We have been committed throughout this year to continuously reaching out to update our valued clients and colleagues with respect to proposed changes in the gift and estate tax laws. In that vein, we want to inform you that a memo prepared by the House Ways and Means Committee outlining proposed tax law changes has been released, accompanied by the actual bills submitted to the House. The memo outlines a myriad of proposed corporate and individual tax law changes. It should be noted that the memo issued by the Ways and Means Committee is one step in the budget reconciliation process. It is uncertain whether these proposals will become law and, even if they do, they may still change significantly as the bill proceeds through the legislative process.
It is important to stress, nonetheless, that the proposals would represent an enormous and expansive overhaul of the gift and estate tax system. The technical and structural changes that would be introduced by these proposals are even more sweeping and problematic than the exemption and tax rate changes. In short, these proposals could truly uproot the foundation of traditional estate planning. Accordingly, taxpayers will need to consider taking immediate action or risk losing the closing window of opportunity to take advantage of significant planning opportunities available under current law.
While the proposals would not result in the reduction of the lifetime federal gift and estate tax exemption until January 1, 2022, the effective date of the portions of the proposals that apply to grantor trusts and valuation discounts will be the date of enactment.

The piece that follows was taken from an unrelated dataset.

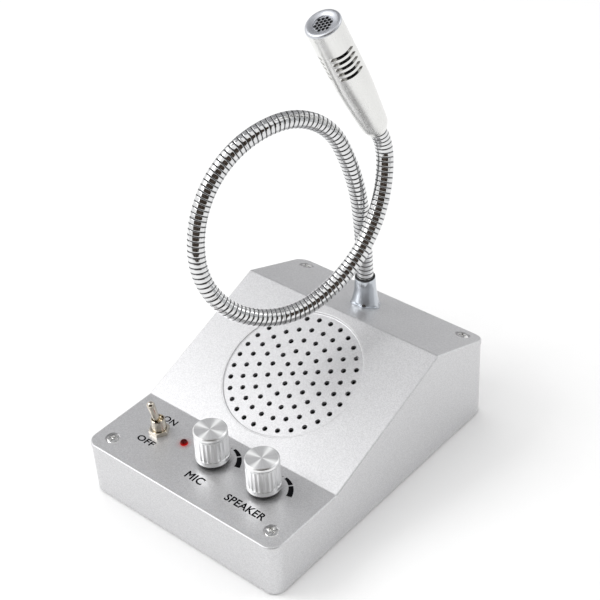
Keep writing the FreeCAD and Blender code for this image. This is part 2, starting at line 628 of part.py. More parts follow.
def level_control(name, x):
    """A potentiometer under the cover, and the knob on its shaft."""
    at = (x, FRONT + " + level_in", DECK)
    under = "-cover_thickness"
    pot = Piece(name + "_pot", at=at)
    pot.turned([
        ("0", under + " - pot_height"), ("pot_radius", under + " - pot_height"),
        ("pot_radius", under), ("pot_bush_radius", under), ("pot_bush_radius", "pot_bush_rise"),
        ("shaft_bore", "pot_bush_rise"), ("shaft_bore", under + " - shaft_sunk"),
        ("0", under + " - shaft_sunk")])
    lugs = pot.sketch(at=("0", "0", under + " - pot_height"))
    for step in ("-pot_lug_pitch", "0", "pot_lug_pitch"):
        pot.box(lugs, step + " - pot_lug_width / 2", "-pot_radius - pot_lug_length",
                step + " + pot_lug_width / 2", "-pot_radius + 2 * pot_lug_width")
    pot.pad(lugs, "pot_lug_thickness")
    nut = Piece(name + "_nut", at=at)
    drawing = nut.hexagon(nut.sketch(), "pot_nut_flats")
    nut.circle(drawing, "pot_bush_radius + fit_gap")
    nut.pad(drawing, "pot_nut_height")
    shaft = Piece(name + "_shaft", at=at)
    shaft.turned([
        ("0", under + " - shaft_sunk + running_gap"), ("shaft_radius", under + " - shaft_sunk + running_gap"),
        ("shaft_radius", "shaft_rise"), ("0", "shaft_rise")])
    knob(name, at)


def knob(name, at):
    """The knob: a black moulded core with a skirt, under a fluted aluminium cap."""
    core = Piece(name + "_knob_core", at=at)
    crown = "knob_height - knob_top_thickness"
    skirt_top = "(knob_lift + skirt_height)"
    core.turned([
        ("knob_pocket_radius", "knob_lift"), ("skirt_radius", "knob_lift"),
        ("skirt_radius", skirt_top), ("knob_core_radius", skirt_top), ("knob_core_radius", crown),
        ("0", crown), ("0", "shaft_rise"), ("shaft_radius", "shaft_rise"),
        ("shaft_radius", "knob_lift + knob_pocket_height"),
        ("knob_pocket_radius", "knob_lift + knob_pocket_height")])
    cap = Piece(name + "_knob_cap", at=at)
    groove = "knob_height - knob_groove_below"
    band_top = skirt_top + " + band_height"
    cap.turned([
        ("knob_core_radius", skirt_top), ("band_radius", skirt_top), ("band_radius", band_top),
        ("knob_radius", band_top + " + band_radius - knob_radius"),
        ("knob_radius", groove + " - knob_groove"), ("knob_radius - knob_groove", groove),
        ("knob_radius", groove + " + knob_groove"), ("knob_radius", "knob_height - knob_chamfer"),
        ("knob_radius - knob_chamfer", "knob_height"), ("0", "knob_height"), ("0", crown),
        ("knob_core_radius", crown)])
    start = band_top + " + flute_radius"
    flute = cap.sketch(at=("0", "0", start))
    cap.circle(flute, "flute_radius", "0", "knob_radius + flute_radius - flute_depth")
    cut = cap.pocket(flute, "%s - 2 * knob_groove - (%s)" % (groove, start), Reversed=True)
    cap.around(cut, SIZES["flute_count"])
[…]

It is possible for these proposals to be enacted in the coming weeks. The following transfer tax provisions are of particular interest to our estate planning clients:
Reduction in the estate and gift tax exemption to $5,000,000, adjusted for inflation, for deaths and gifts after December 31, 2021.
Significant overhaul of existing grantor trust rules applying to any trust created or transfer made after the date of enactment.
Assets of a grantor trust would be included in the grantor’s gross estate.
Distributions from a grantor trust during the grantor’s lifetime (other than to the grantor or the grantor’s spouse) would be treated as gifts.
Toggling off grantor trust status during the grantor’s lifetime would be treated as a gift.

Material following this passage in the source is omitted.